* _WORK TO DO_: Extract the complete listing and output it unchanged.

--- Begin STORED DATA ---

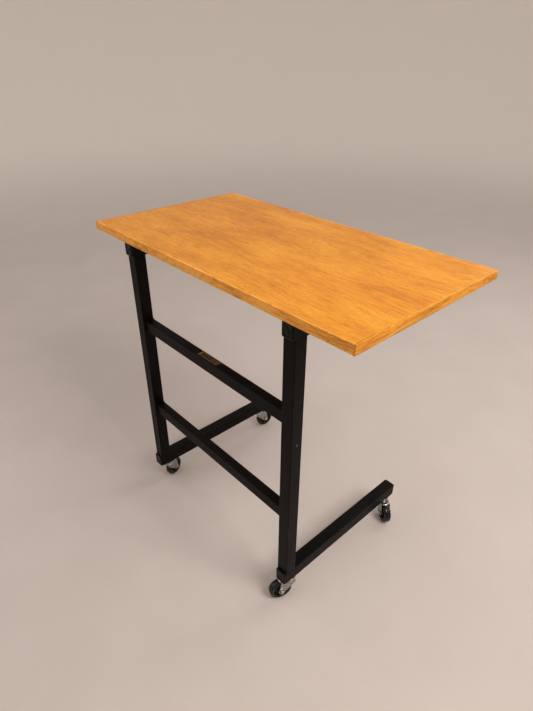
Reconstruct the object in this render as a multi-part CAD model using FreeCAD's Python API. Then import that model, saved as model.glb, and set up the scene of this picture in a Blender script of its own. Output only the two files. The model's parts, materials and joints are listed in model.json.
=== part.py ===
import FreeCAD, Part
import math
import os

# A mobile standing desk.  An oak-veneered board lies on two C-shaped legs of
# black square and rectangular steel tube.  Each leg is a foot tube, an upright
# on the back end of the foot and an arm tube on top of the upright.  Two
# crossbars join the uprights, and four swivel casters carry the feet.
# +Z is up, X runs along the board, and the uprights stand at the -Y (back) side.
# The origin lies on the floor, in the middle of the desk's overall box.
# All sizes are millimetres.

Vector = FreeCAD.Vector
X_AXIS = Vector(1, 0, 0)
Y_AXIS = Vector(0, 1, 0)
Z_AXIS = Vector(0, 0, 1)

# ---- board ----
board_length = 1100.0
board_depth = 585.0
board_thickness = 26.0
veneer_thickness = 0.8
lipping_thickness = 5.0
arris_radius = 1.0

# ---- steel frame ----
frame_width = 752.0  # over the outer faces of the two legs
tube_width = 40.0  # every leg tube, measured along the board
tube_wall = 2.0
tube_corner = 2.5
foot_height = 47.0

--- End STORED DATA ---

* _SOLUTION BELOW_:
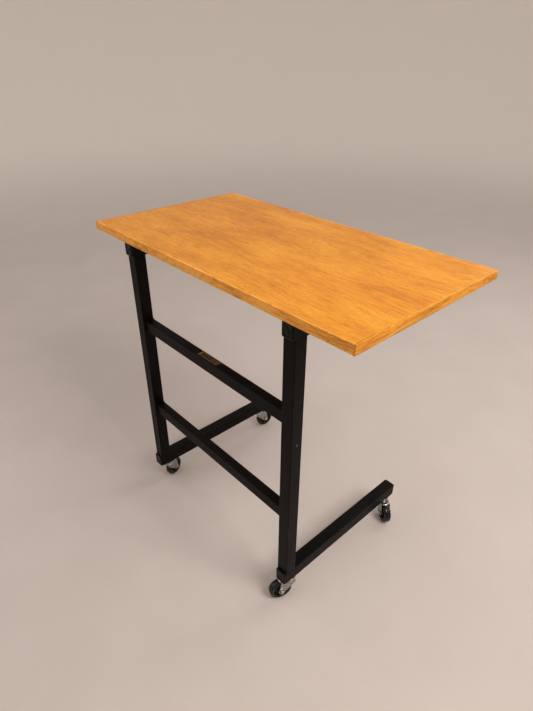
Reconstruct the object in this render as a multi-part CAD model using FreeCAD's Python API. Then import that model, saved as model.glb, and set up the scene of this picture in a Blender script of its own. Output only the two files. The model's parts, materials and joints are listed in model.json.
=== part.py ===
import FreeCAD, Part
import math
import os

# A mobile standing desk.  An oak-veneered board lies on two C-shaped legs of
# black square and rectangular steel tube.  Each leg is a foot tube, an upright
# on the back end of the foot and an arm tube on top of the upright.  Two
# crossbars join the uprights, and four swivel casters carry the feet.
# +Z is up, X runs along the board, and the uprights stand at the -Y (back) side.
# The origin lies on the floor, in the middle of the desk's overall box.
# All sizes are millimetres.

Vector = FreeCAD.Vector
X_AXIS = Vector(1, 0, 0)
Y_AXIS = Vector(0, 1, 0)
Z_AXIS = Vector(0, 0, 1)

# ---- board ----
board_length = 1100.0
board_depth = 585.0
board_thickness = 26.0
veneer_thickness = 0.8
lipping_thickness = 5.0
arris_radius = 1.0

# ---- steel frame ----
frame_width = 752.0  # over the outer faces of the two legs
tube_width = 40.0  # every leg tube, measured along the board
tube_wall = 2.0
tube_corner = 2.5
foot_height = 47.0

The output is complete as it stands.